## [Problem description]
Write out, word for word, the first line of the data below and every line after it through the one containing "p, normal = w.surface()".

## [Dataset content]
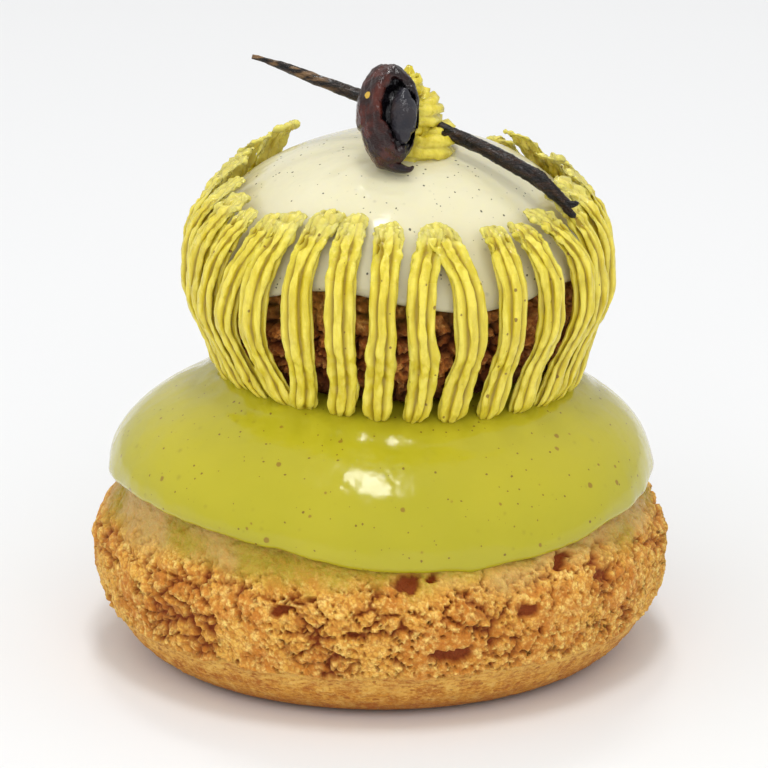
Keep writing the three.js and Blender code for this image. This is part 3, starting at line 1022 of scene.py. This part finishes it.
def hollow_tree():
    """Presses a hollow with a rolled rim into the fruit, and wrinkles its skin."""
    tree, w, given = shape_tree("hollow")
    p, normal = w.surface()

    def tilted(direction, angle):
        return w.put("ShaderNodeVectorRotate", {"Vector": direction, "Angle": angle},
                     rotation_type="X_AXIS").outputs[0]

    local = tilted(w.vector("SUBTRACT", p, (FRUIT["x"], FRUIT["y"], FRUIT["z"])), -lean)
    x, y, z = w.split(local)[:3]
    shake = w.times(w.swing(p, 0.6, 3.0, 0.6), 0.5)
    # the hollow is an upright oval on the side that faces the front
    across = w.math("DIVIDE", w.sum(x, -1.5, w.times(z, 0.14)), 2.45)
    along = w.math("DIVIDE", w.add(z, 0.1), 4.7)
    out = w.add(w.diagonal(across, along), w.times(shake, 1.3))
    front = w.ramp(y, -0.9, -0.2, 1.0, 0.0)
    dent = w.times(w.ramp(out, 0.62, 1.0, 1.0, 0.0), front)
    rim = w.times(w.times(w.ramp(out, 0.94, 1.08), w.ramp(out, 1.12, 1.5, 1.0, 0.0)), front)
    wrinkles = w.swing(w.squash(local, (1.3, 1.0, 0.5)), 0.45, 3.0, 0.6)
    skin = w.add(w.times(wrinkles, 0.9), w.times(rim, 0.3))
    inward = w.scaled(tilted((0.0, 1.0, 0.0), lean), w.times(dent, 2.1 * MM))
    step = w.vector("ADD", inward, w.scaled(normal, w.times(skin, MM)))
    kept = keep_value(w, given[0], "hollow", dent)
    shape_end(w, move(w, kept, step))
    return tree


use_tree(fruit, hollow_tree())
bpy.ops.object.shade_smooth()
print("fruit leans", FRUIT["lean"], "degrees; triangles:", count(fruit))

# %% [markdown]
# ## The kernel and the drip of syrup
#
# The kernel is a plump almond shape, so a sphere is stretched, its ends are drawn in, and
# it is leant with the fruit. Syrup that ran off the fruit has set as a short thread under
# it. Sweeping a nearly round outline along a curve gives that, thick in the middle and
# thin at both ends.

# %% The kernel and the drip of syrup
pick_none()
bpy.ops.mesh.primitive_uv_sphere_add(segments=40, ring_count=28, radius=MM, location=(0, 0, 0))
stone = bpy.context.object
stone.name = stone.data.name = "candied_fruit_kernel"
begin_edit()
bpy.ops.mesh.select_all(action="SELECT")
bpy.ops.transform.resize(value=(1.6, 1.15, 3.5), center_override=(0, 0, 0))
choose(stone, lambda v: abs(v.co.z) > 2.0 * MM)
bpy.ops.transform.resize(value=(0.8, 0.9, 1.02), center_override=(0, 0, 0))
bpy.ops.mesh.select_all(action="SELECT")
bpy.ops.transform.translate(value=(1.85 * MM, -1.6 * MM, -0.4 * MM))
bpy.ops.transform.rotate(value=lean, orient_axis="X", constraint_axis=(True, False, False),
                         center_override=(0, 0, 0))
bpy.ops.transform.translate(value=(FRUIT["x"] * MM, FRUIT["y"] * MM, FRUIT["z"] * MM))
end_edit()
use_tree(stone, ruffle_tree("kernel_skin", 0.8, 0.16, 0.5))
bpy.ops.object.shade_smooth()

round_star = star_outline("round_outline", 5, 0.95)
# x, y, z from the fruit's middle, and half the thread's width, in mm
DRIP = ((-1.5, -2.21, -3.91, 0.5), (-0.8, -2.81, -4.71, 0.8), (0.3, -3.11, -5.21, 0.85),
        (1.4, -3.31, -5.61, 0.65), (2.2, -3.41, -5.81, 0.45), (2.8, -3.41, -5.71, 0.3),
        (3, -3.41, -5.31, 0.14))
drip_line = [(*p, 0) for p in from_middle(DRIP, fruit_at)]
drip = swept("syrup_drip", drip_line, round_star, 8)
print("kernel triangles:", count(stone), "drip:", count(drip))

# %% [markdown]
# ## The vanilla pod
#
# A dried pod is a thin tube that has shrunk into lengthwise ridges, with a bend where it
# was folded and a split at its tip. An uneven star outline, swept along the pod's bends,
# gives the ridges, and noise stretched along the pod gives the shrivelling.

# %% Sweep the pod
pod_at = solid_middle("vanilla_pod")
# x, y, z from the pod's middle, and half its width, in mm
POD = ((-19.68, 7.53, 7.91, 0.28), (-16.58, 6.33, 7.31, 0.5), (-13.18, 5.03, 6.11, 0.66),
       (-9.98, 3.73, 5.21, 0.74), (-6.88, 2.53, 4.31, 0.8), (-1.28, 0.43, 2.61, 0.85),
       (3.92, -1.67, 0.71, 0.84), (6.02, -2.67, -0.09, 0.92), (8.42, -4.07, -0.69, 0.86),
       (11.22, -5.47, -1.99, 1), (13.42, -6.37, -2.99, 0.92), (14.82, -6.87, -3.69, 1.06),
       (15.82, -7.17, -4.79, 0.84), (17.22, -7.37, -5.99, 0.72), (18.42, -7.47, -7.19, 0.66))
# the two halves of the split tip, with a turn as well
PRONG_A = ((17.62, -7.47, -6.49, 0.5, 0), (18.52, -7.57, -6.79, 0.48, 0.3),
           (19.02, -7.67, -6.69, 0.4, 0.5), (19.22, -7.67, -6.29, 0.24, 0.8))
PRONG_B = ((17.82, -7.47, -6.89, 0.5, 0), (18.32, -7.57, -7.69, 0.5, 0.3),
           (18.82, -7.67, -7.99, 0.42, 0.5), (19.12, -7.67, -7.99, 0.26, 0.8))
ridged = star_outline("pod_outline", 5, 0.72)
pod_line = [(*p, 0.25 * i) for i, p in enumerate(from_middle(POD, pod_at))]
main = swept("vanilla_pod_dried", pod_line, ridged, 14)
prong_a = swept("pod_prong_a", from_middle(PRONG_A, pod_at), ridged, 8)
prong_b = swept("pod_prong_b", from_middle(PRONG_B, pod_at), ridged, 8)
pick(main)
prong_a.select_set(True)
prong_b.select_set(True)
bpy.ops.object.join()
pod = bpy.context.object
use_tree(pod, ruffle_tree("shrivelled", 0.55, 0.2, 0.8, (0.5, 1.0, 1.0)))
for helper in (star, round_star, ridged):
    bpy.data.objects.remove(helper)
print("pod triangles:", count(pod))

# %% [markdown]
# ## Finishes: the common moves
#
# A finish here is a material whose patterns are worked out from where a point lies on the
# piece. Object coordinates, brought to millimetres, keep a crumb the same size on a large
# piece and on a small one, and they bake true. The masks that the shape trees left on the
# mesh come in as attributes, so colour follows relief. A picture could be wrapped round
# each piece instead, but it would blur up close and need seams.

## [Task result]
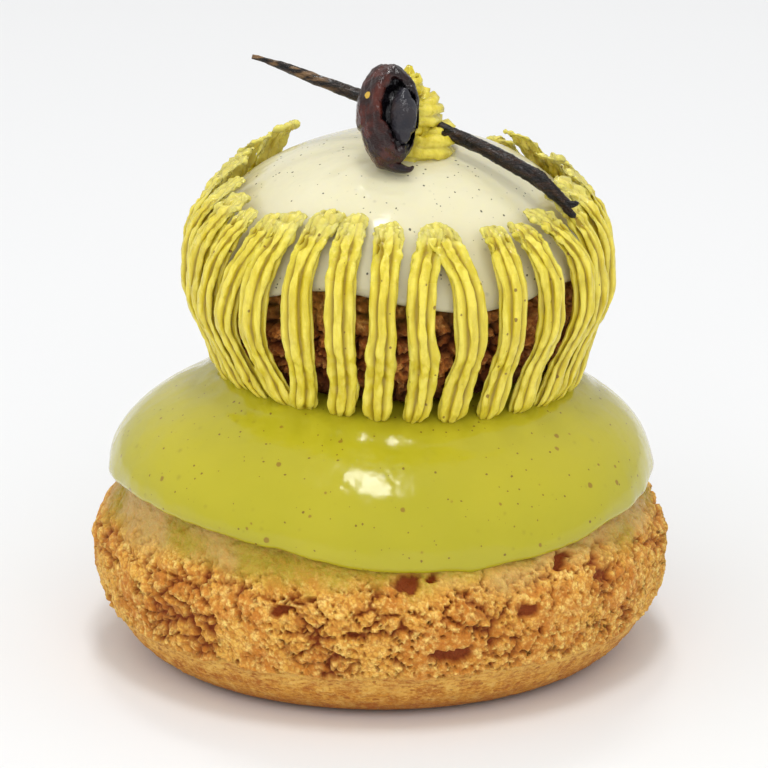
Keep writing the three.js and Blender code for this image. This is part 3, starting at line 1022 of scene.py. This part finishes it.
def hollow_tree():
    """Presses a hollow with a rolled rim into the fruit, and wrinkles its skin."""
    tree, w, given = shape_tree("hollow")
    p, normal = w.surface()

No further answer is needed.